Although lettermarking can aid in directing funds towards essential local projects, it also raises concerns about transparency and the potential for fiscal irresponsibility, as it often operates outside the standard budgetary oversight processes.

The New York Times notes that lettermarking, “which takes place outside the Congressional appropriations process, is one of the many ways that legislators who support a ban on earmarks try to direct money back home.”

Evidence of lawmakers using the process can only be obtained through time-consuming requests under the Freedom of Information Act.

As Jacob Sullum explains:

While none of these requests is legally binding, agencies are loath to antagonize the legislators who approve their budgets, especially when they have added extra money with a specific project in mind.

And unlike official earmarks, these indirect allocations are not explicitly tied to particular lawmakers in the text of legislation.

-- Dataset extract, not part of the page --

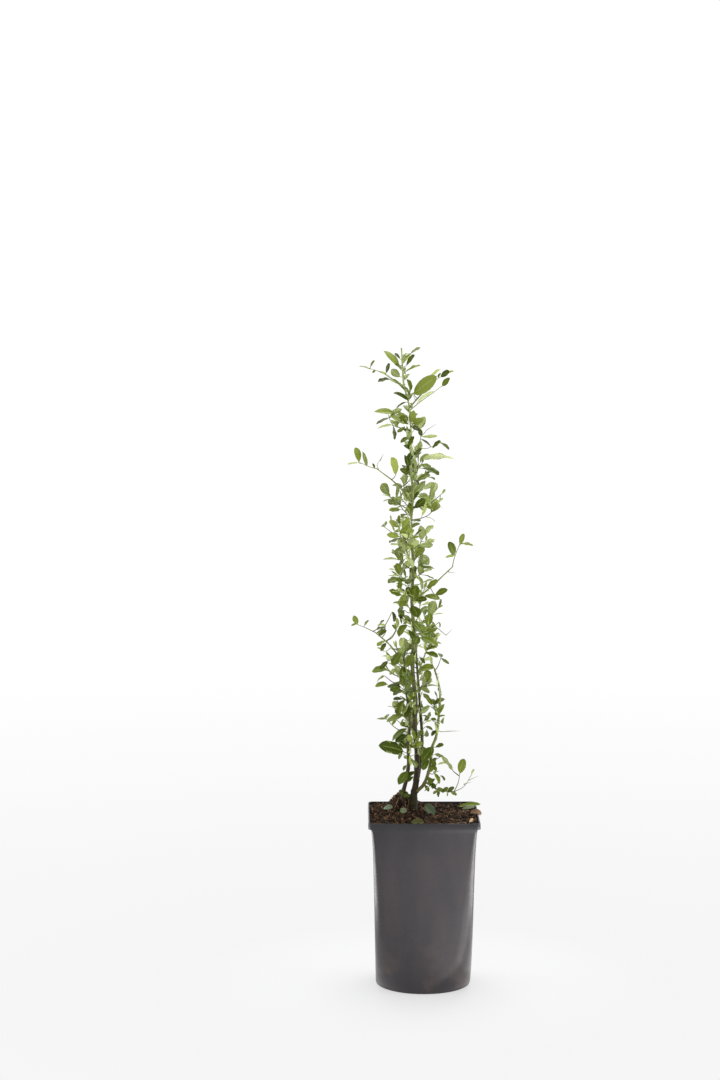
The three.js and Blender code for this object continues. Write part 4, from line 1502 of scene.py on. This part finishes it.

Use of “Lettermarking” in a sentence

  • Critics of lettermarking argue that the practice can lead to wasteful spending and the prioritization of pet projects over more pressing national needs.
  • In recent years, there have been efforts to increase transparency around lettermarking, with some lawmakers advocating for public disclosure of all letters sent to government agencies in an attempt to curb potential abuses of the system.